Trouble in Latin America? (also about the cello!)
Latin America seems likely to push its way to the front burner over the next couple of years. I've spent a lot of time various places there over the years - Peru, Guatemala, Panama, etc. I think I'm going to start spending more time on it. I'm the classic case of someone who started out in international law and related topics like human rights and laws of war in the 1980s Central American wars, and then over time shifted other places, such as Yugoslavia, the Iraq, and Central Asia. A lot of journalists and other international hanger on types who started out in the 1980s have done exactly the same thing. But I think the pendulum is swinging back to instability in Latin America, revolving around the trouble called Chavez. It's not just Chavez, of course, but when it comes to instability across borders, it's about Chavez.
One person who has stayed with Latin America throughout all of this is David Holiday - a friend I haven't seen enough of during these years, but who has stayed on in Central America (he has just returned to Maine from Salvador). He and I have some big policy disagreements, of course, as I've tilted right over the years, but he's a great guy and I get a lot out of reading his blog, and you should read it too, to start coming up to speed on developments in Latin America. Read it here.
(I should also add - and this is much, much, much, much, much, much, much, much more important than politics - David and I share a common interest in the cello! He plays much better than I - and although he gave it up when he first went to Central America, he has acquired an electric cello, a Yamaha electric cello that you use with an amplifier, and has played with a little combo, singer, guitarist, cellist, in clubs in San Salvador. At one point, on his web site, David had posted some audio of a performance in Salvador - it was great and I admit to great envy. Check it out here.
I was never really very good - I quit at too young an age and anyway didn't practice enough even then - but took it back up a few years ago, and then got much more serious about it when I got my daughter playing it as a kid. She has taken lessons here in DC for a few years, and while we were in Spain last year, we both took lessons from a wonderful teacher who plays with the Sevilla symphony orchestra.

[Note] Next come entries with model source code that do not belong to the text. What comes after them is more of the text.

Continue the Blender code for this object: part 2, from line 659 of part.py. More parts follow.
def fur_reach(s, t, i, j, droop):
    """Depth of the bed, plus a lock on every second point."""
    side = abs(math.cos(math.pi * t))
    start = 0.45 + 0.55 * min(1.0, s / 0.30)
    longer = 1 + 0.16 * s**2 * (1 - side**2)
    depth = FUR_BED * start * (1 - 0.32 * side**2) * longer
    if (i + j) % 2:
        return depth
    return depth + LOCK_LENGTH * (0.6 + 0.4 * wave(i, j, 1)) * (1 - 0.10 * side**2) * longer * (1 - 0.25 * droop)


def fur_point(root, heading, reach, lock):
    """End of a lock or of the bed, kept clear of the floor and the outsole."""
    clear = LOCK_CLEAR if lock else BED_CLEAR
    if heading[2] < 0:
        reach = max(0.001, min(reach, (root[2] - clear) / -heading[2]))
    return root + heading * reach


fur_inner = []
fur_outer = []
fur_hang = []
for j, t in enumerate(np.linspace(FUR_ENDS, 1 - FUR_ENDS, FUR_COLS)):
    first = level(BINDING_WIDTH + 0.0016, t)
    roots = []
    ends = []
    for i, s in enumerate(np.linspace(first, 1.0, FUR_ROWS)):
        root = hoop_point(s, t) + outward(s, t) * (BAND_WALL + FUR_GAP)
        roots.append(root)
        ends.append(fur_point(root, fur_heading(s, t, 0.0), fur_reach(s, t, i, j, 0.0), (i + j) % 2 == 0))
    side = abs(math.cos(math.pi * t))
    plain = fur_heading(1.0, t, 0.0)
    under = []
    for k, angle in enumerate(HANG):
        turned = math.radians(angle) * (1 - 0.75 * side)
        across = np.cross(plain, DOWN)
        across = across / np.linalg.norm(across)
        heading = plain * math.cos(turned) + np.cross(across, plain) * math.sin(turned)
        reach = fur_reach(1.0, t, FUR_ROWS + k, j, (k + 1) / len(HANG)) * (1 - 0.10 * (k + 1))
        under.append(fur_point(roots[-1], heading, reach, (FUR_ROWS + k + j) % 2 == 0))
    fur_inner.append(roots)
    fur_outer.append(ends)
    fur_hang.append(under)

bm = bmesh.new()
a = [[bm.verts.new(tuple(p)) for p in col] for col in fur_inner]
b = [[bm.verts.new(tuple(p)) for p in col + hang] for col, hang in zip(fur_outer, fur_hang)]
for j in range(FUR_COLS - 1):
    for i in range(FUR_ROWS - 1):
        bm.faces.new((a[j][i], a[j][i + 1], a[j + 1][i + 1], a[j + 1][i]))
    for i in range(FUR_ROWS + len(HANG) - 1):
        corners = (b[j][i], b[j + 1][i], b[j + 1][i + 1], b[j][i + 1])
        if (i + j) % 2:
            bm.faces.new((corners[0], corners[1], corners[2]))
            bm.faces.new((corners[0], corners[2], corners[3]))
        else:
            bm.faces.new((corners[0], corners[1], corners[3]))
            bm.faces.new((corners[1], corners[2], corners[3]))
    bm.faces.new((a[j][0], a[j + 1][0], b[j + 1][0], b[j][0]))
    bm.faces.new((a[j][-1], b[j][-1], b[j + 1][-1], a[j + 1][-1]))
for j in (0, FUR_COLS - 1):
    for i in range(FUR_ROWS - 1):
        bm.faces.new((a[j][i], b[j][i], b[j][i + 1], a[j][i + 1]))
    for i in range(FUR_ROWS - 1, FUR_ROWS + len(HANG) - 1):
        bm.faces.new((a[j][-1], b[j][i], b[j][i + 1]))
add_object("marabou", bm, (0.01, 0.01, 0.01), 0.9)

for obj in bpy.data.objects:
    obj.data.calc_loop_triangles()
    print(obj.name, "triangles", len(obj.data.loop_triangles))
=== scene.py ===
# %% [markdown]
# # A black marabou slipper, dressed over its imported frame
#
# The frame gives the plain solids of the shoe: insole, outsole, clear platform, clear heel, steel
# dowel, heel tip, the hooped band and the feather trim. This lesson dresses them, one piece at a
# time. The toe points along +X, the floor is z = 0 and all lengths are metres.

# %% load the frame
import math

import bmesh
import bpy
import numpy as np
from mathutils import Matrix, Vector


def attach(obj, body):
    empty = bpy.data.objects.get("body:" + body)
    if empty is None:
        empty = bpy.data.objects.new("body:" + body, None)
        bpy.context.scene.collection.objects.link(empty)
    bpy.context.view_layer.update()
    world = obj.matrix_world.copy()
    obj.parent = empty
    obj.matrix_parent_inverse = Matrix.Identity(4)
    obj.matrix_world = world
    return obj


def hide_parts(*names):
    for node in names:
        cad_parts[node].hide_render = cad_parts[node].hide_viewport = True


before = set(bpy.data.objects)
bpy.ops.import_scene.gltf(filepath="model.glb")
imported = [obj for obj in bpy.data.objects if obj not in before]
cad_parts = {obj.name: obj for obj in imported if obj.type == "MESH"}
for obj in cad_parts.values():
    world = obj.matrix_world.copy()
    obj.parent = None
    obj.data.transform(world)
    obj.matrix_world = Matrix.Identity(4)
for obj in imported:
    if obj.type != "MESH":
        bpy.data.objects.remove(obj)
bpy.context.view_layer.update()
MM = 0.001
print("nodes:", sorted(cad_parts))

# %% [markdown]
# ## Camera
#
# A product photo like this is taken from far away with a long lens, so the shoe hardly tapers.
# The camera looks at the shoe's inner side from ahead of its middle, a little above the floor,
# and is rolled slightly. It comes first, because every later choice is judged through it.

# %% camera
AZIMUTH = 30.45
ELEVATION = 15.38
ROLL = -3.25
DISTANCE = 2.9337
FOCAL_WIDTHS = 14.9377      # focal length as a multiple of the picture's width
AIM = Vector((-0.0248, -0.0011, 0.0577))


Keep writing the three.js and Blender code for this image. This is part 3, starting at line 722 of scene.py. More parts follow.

I have a strong passion for early Baroque - I have been working (with great slowness, alas) on a couple of Corelli violin sonatas transcribed for cello, and works by the first real composer for the cello, Domenico Gabrielli, and most recently a gamba sonata transcribed for cello by Buxtehude. As I write this, I am listening to a lovely CD of Antonio Caldara sonatas, trio violin sonatas interspersed with early solo cello sonatas with just an accompanying cello as basso continuo.
But I also love cello in other settings - I love to play Broadway songs, jazz numbers when I can figure them out and they're not too hard, bluegrass, all that stuff, on cello, and I love to hear good cellists do it - I love Matt Heimovitz's version of Hendrix's Star Spangled Banner on cello. I wish some like him would do a version of Santana's Europa on cello. Also, I think a lot of older jazz and blues works well with cello playing the solo guitar parts - slower, and more melodic use of blues electric guitar. If Regina Carter and Kenny Barron can do such wonderful piano/violin jazz, why can't a great cellist do the same thing? It doesn't have to be Yo Yo Ma - there are a lot of great young cellists out there with a yen for musical adventure. (I saw a fabulous cellist when I happened to catch the American Repertory Theatre (Cambridge MA) production a year ago of Oedipus Rex - it was a stunning production, really wonderful, and yet I was distracted by the fact that the music consisted of this super-contemporary combo, with a wonderful cellist, all wired up with a pedal to switch effects - she played so well, I had trouble keeping my mind on the play, which was also great.)
And I would truly love to find/figure out, for me, a transcription of the great Argentine piece Concierto para una sola voz - if any one knows where I can obtain the sheet music, in any form, for voice, whatever, I'd love to know.
So - now you all know my secret passion. Which must remain secret because I really am a terrible cellist - this is unfortunately not false modesty.)